• Requirement:
Restate the records in their entirety, word for word.

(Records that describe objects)
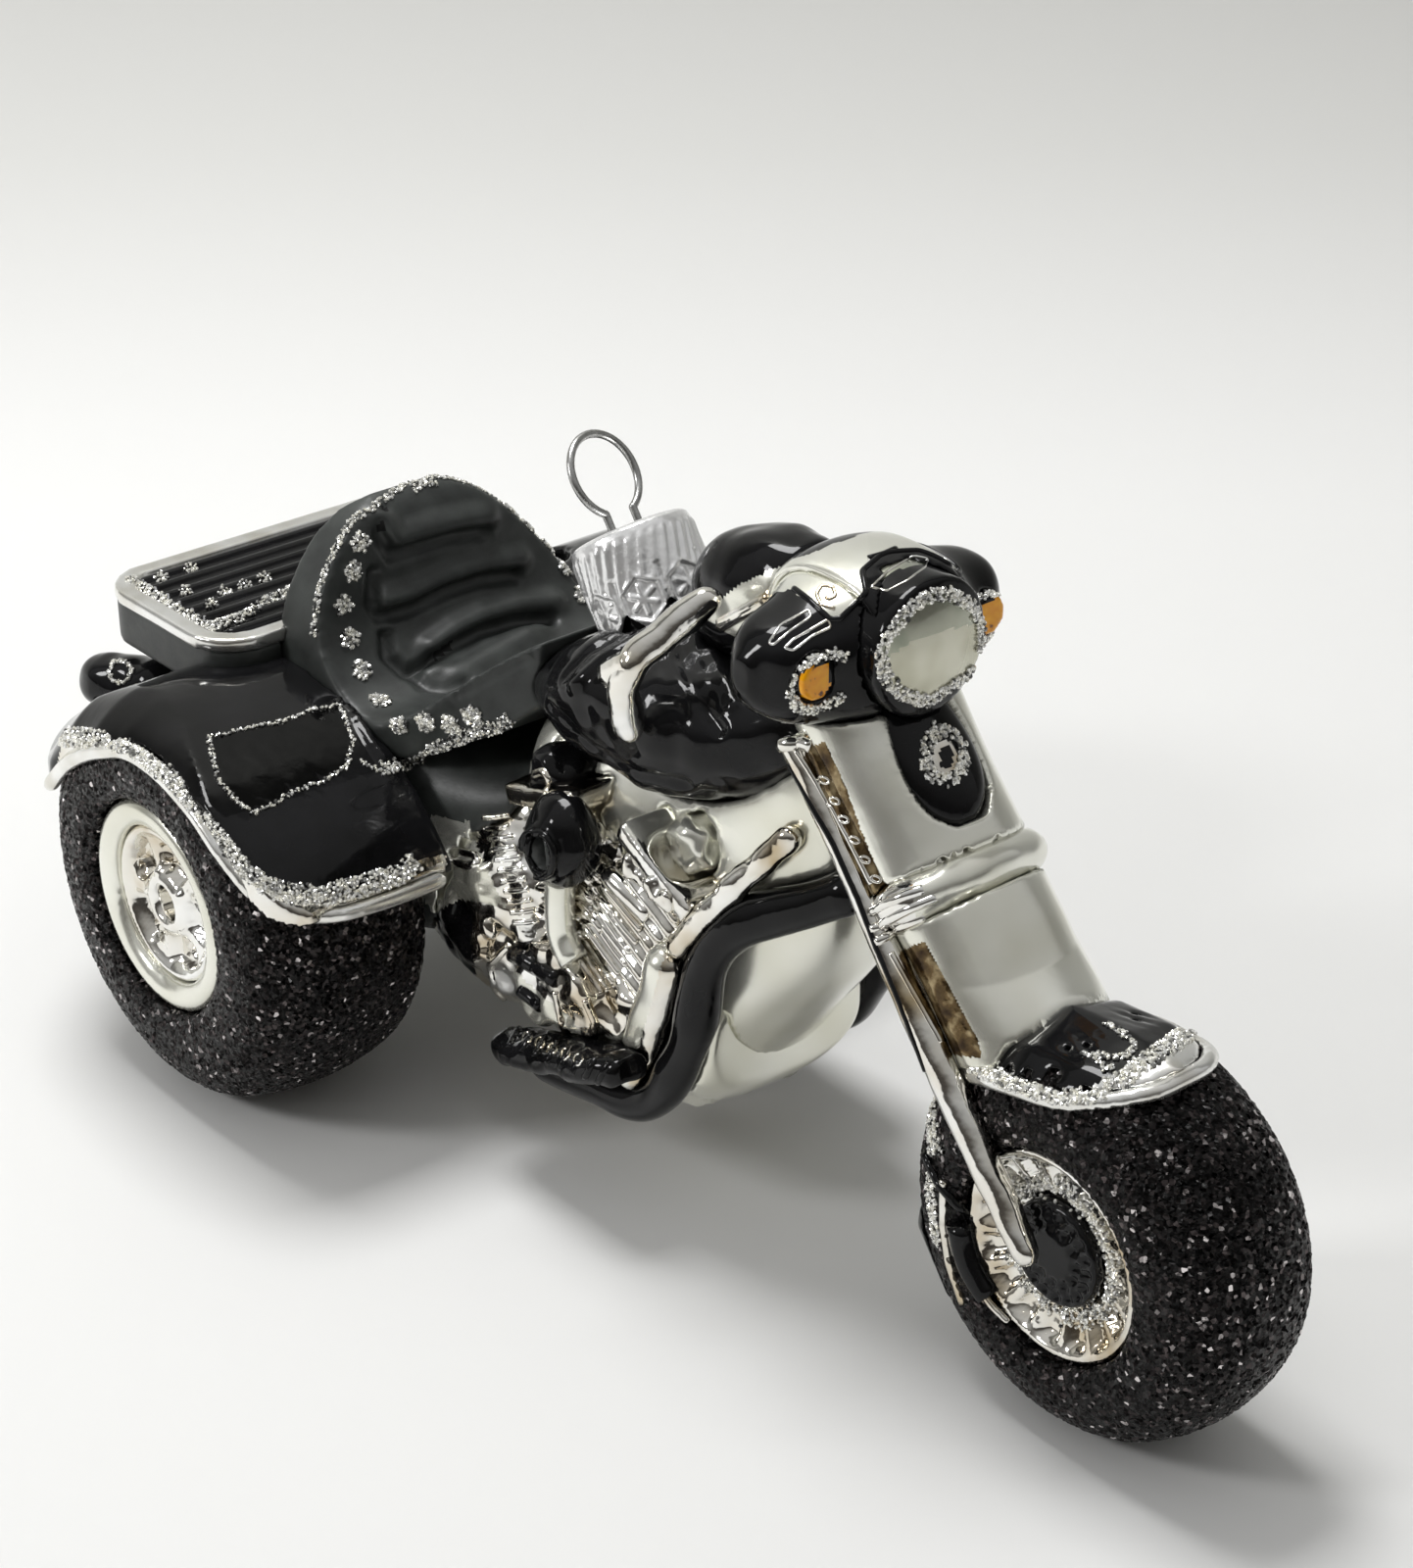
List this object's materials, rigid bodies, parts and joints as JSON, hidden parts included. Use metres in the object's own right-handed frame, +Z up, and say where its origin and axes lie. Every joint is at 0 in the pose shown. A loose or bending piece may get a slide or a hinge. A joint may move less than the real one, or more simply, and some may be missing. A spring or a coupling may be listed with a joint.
{
  "type": "glass trike ornament",
  "caption": "Blown-glass tree ornament in the shape of a motor trike, with a crown cap that lifts off its neck and a spring-wire hanger.",
  "frame": {"origin": "on the floor, under the middle of the ornament's box", "axes": "+X to the front wheel, +Y to the trike's left side, +Z up"},
  "size_m": [0.1583, 0.0808, 0.0775],
  "materials": {
    "gloss_black": "gloss black enamel on glass",
    "matte_black": "matte charcoal lacquer on glass",
    "mirror_silver": "glass silvered inside, bright mirror",
    "amber_mirror": "silvered glass tinted amber",
    "silver_lip": "silvered glass edge with silver glitter beside it",
    "pearl": "satin pearl lacquer on silvered glass",
    "lens_pearl": "greenish pearl lacquer with a ring of silver beads",
    "black_glitter": "coarse black glitter on glass",
    "amber_stone": "flat-cut amber glass stone, foil backed",
    "cap_metal": "bright stamped metal",
    "wire": "drawn spring wire"
  },
  "bodies": {
    "glass_trike": {"cap_neck": "gloss_black", "headlamp": "lens_pearl", "horn_drop": "gloss_black", "fork_clamp": "mirror_silver", "air_horn": "gloss_black", "front_fender_lip": "silver_lip", "rack_frame": "silver_lip", "rack_slats": "gloss_black", "nacelle": "gloss_black", "visor": "pearl", "dash": "gloss_black", "front_rim": "mirror_silver", "front_tyre": "black_glitter", "front_fender": "gloss_black", "fork_cover": "pearl", "tank": "gloss_black", "seat": "matte_black", "trunk": "matte_black", "rocker_front": "mirror_silver", "rocker_rear": "mirror_silver", "cylinder_front": "mirror_silver", "cylinder_rear": "mirror_silver", "crankcase": "mirror_silver", "gearbox": "matte_black", "belly": "pearl", "rear_body": "gloss_black", "signal_right": "amber_stone", "signal_left": "amber_stone", "brake_disc_right": "gloss_black", "brake_disc_left": "gloss_black", "handlebar_right": "mirror_silver", "handlebar_left": "mirror_silver", "fork_leg_right": "mirror_silver", "fork_leg_left": "mirror_silver", "crash_bar_right": "gloss_black", "crash_bar_left": "gloss_black", "footboard_right": "gloss_black", "footboard_left": "gloss_black", "tail_light_right": "gloss_black", "tail_light_left": "gloss_black", "fender_lip_right": "silver_lip", "fender_lip_left": "silver_lip", "fender_right": "gloss_black", "fender_left": "gloss_black", "rear_hub_right": "mirror_silver", "rear_hub_left": "mirror_silver", "rear_rim_right": "pearl", "rear_rim_left": "pearl", "rear_tyre_right": "black_glitter", "rear_tyre_left": "black_glitter", "down_tube_right": "mirror_silver", "down_tube_left": "mirror_silver", "side_tube_right": "pearl", "side_tube_left": "pearl", "fork_channel_right": "amber_mirror", "fork_channel_left": "amber_mirror"},
    "cap": {"cap": "cap_metal"},
    "hanger": {"hanger": "wire"}
  },
  "joints": [
    {"name": "cap_pull", "type": "slide", "parent": "glass_trike", "child": "cap", "axis": [-0.5793, 0, 0.8151], "range_m": [0, 0.026]},
    {"name": "hanger_pull", "type": "slide", "parent": "cap", "child": "hanger", "axis": [-0.5793, 0, 0.8151], "range_m": [0, 0.003]}
  ]
}
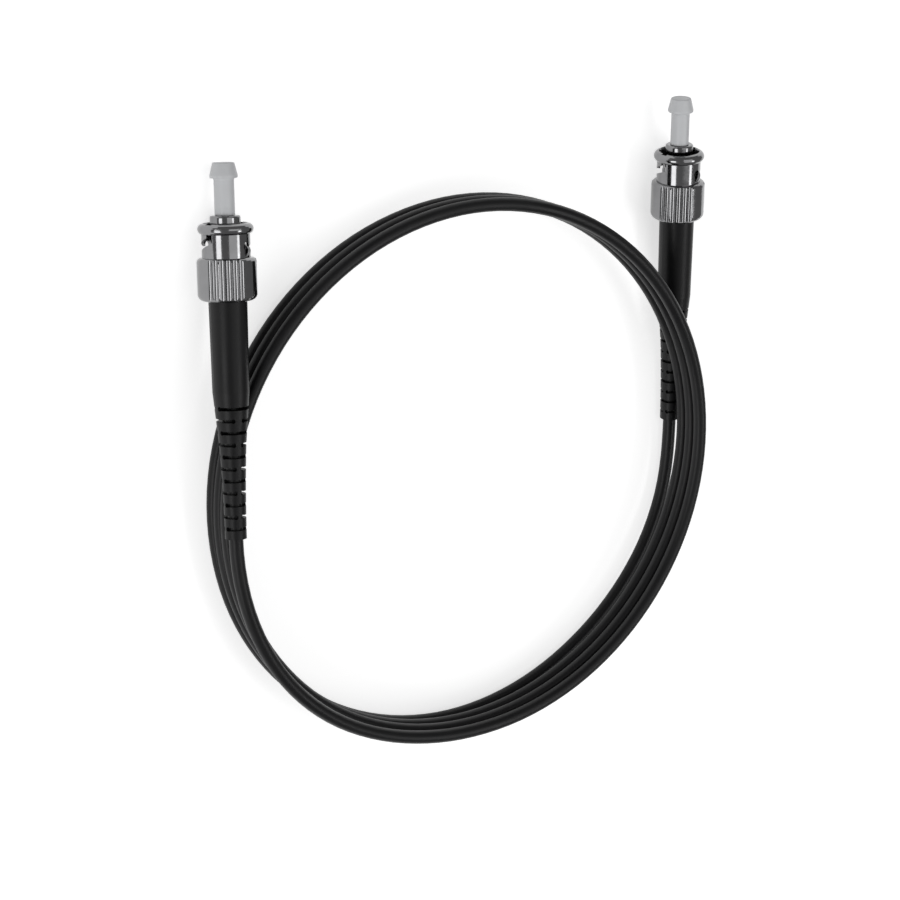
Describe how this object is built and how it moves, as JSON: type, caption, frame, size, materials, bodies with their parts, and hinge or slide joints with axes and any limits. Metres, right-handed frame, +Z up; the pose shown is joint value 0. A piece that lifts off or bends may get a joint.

• Solution:
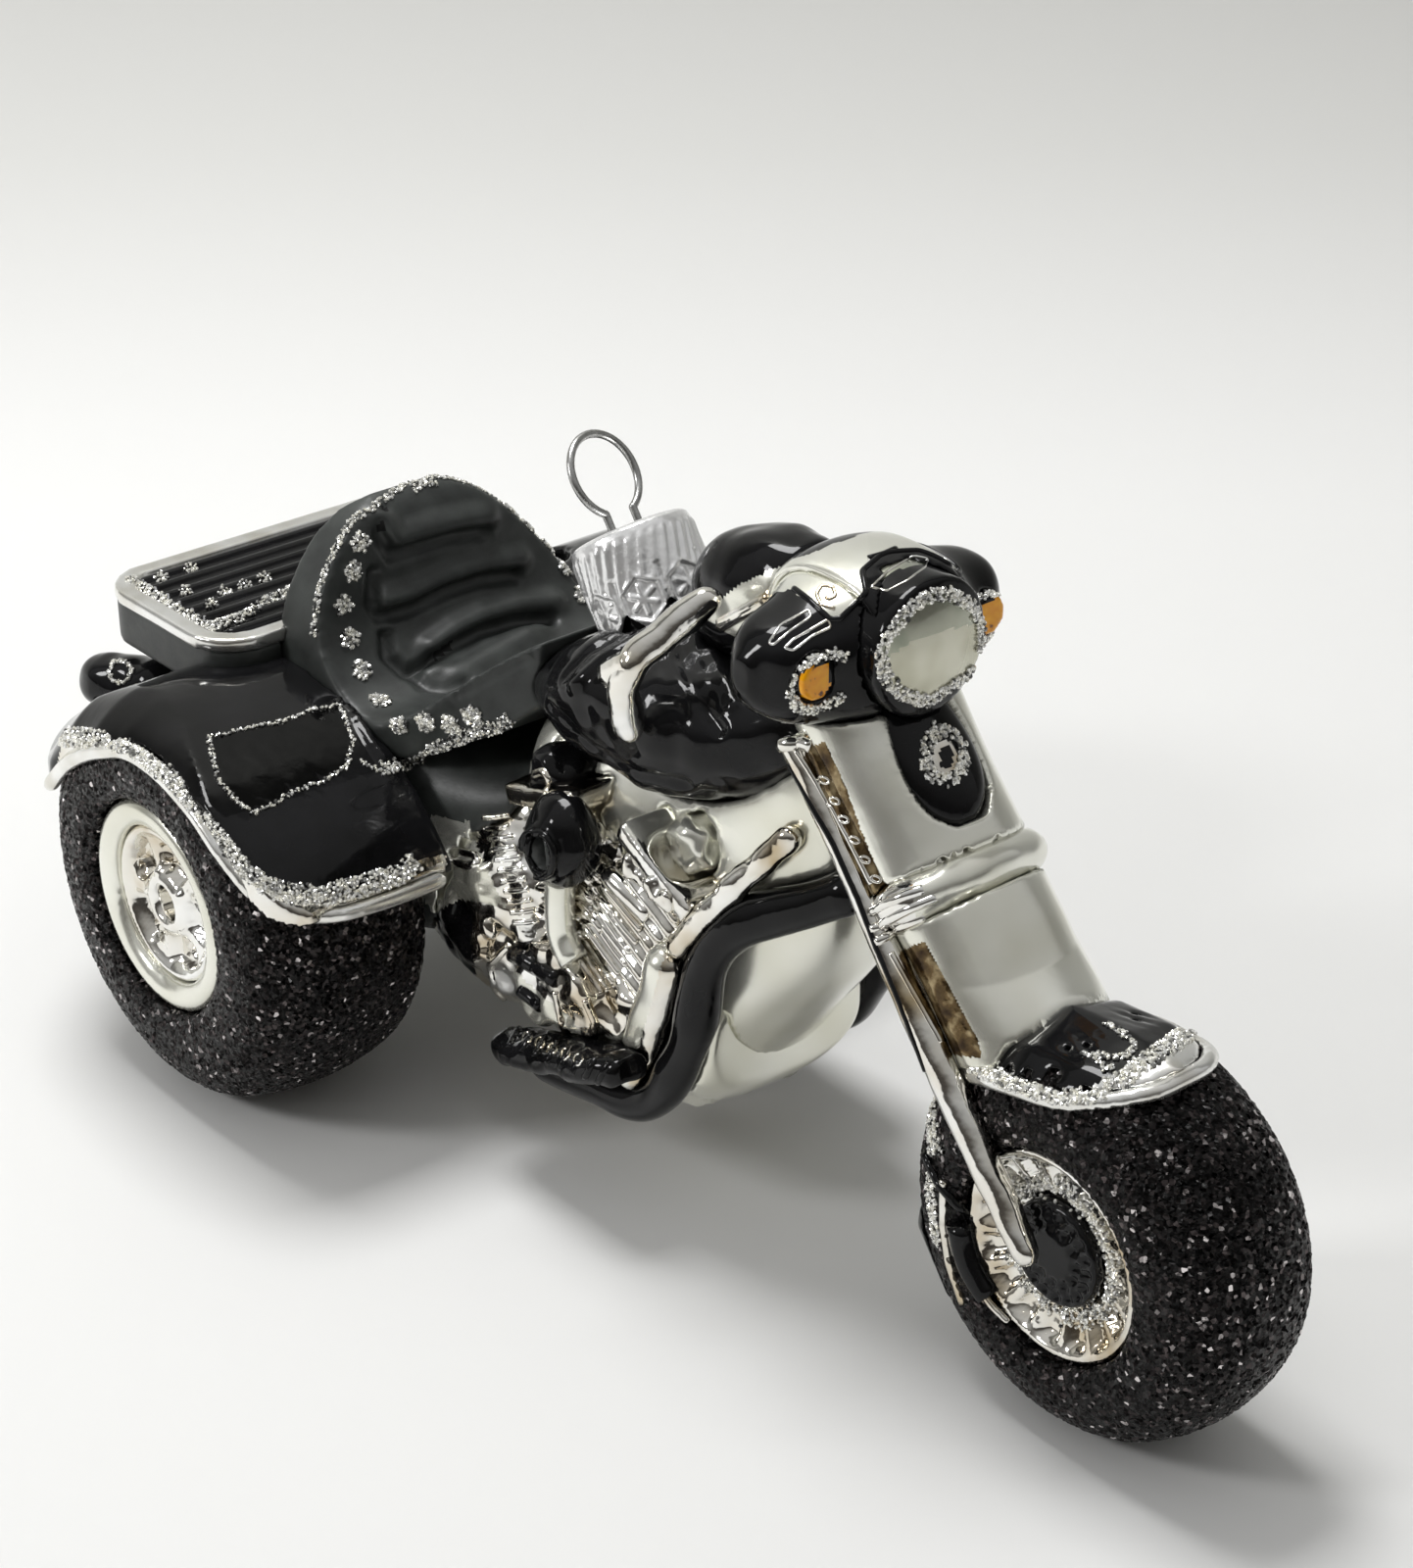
List this object's materials, rigid bodies, parts and joints as JSON, hidden parts included. Use metres in the object's own right-handed frame, +Z up, and say where its origin and axes lie. Every joint is at 0 in the pose shown. A loose or bending piece may get a slide or a hinge. A joint may move less than the real one, or more simply, and some may be missing. A spring or a coupling may be listed with a joint.
{
  "type": "glass trike ornament",
  "caption": "Blown-glass tree ornament in the shape of a motor trike, with a crown cap that lifts off its neck and a spring-wire hanger.",
  "frame": {"origin": "on the floor, under the middle of the ornament's box", "axes": "+X to the front wheel, +Y to the trike's left side, +Z up"},
  "size_m": [0.1583, 0.0808, 0.0775],
  "materials": {
    "gloss_black": "gloss black enamel on glass",
    "matte_black": "matte charcoal lacquer on glass",
    "mirror_silver": "glass silvered inside, bright mirror",
    "amber_mirror": "silvered glass tinted amber",
    "silver_lip": "silvered glass edge with silver glitter beside it",
    "pearl": "satin pearl lacquer on silvered glass",
    "lens_pearl": "greenish pearl lacquer with a ring of silver beads",
    "black_glitter": "coarse black glitter on glass",
    "amber_stone": "flat-cut amber glass stone, foil backed",
    "cap_metal": "bright stamped metal",
    "wire": "drawn spring wire"
  },
  "bodies": {
    "glass_trike": {"cap_neck": "gloss_black", "headlamp": "lens_pearl", "horn_drop": "gloss_black", "fork_clamp": "mirror_silver", "air_horn": "gloss_black", "front_fender_lip": "silver_lip", "rack_frame": "silver_lip", "rack_slats": "gloss_black", "nacelle": "gloss_black", "visor": "pearl", "dash": "gloss_black", "front_rim": "mirror_silver", "front_tyre": "black_glitter", "front_fender": "gloss_black", "fork_cover": "pearl", "tank": "gloss_black", "seat": "matte_black", "trunk": "matte_black", "rocker_front": "mirror_silver", "rocker_rear": "mirror_silver", "cylinder_front": "mirror_silver", "cylinder_rear": "mirror_silver", "crankcase": "mirror_silver", "gearbox": "matte_black", "belly": "pearl", "rear_body": "gloss_black", "signal_right": "amber_stone", "signal_left": "amber_stone", "brake_disc_right": "gloss_black", "brake_disc_left": "gloss_black", "handlebar_right": "mirror_silver", "handlebar_left": "mirror_silver", "fork_leg_right": "mirror_silver", "fork_leg_left": "mirror_silver", "crash_bar_right": "gloss_black", "crash_bar_left": "gloss_black", "footboard_right": "gloss_black", "footboard_left": "gloss_black", "tail_light_right": "gloss_black", "tail_light_left": "gloss_black", "fender_lip_right": "silver_lip", "fender_lip_left": "silver_lip", "fender_right": "gloss_black", "fender_left": "gloss_black", "rear_hub_right": "mirror_silver", "rear_hub_left": "mirror_silver", "rear_rim_right": "pearl", "rear_rim_left": "pearl", "rear_tyre_right": "black_glitter", "rear_tyre_left": "black_glitter", "down_tube_right": "mirror_silver", "down_tube_left": "mirror_silver", "side_tube_right": "pearl", "side_tube_left": "pearl", "fork_channel_right": "amber_mirror", "fork_channel_left": "amber_mirror"},
    "cap": {"cap": "cap_metal"},
    "hanger": {"hanger": "wire"}
  },
  "joints": [
    {"name": "cap_pull", "type": "slide", "parent": "glass_trike", "child": "cap", "axis": [-0.5793, 0, 0.8151], "range_m": [0, 0.026]},
    {"name": "hanger_pull", "type": "slide", "parent": "cap", "child": "hanger", "axis": [-0.5793, 0, 0.8151], "range_m": [0, 0.003]}
  ]
}
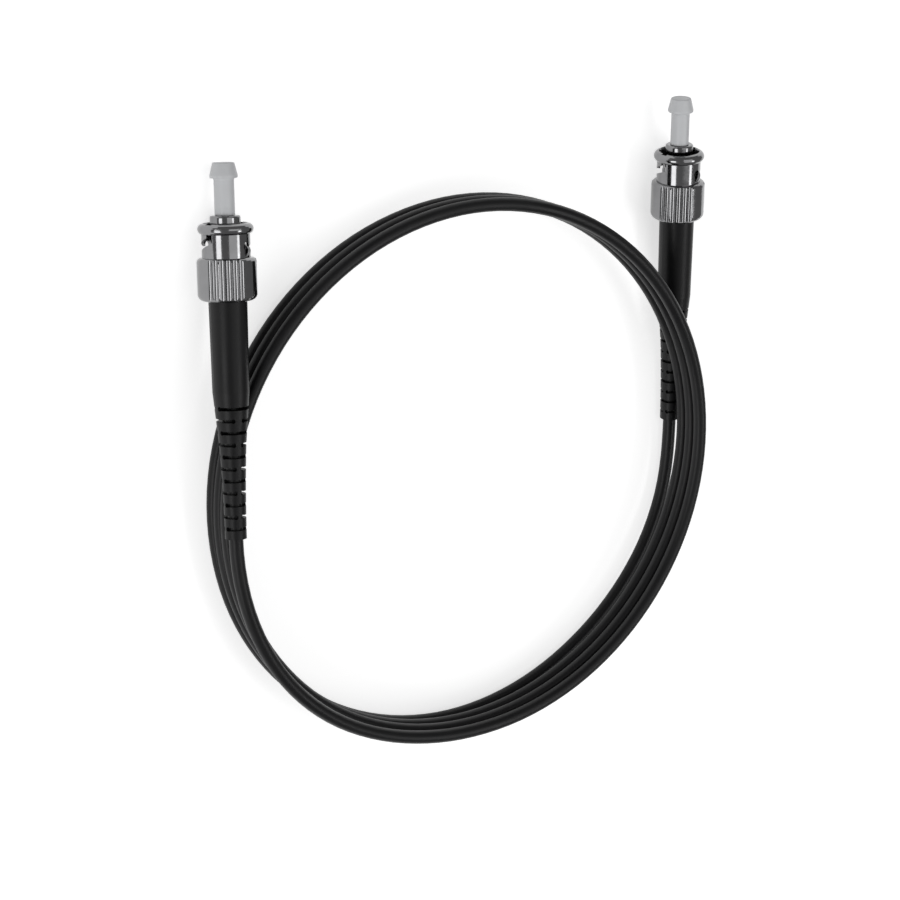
Describe how this object is built and how it moves, as JSON: type, caption, frame, size, materials, bodies with their parts, and hinge or slide joints with axes and any limits. Metres, right-handed frame, +Z up; the pose shown is joint value 0. A piece that lifts off or bends may get a joint.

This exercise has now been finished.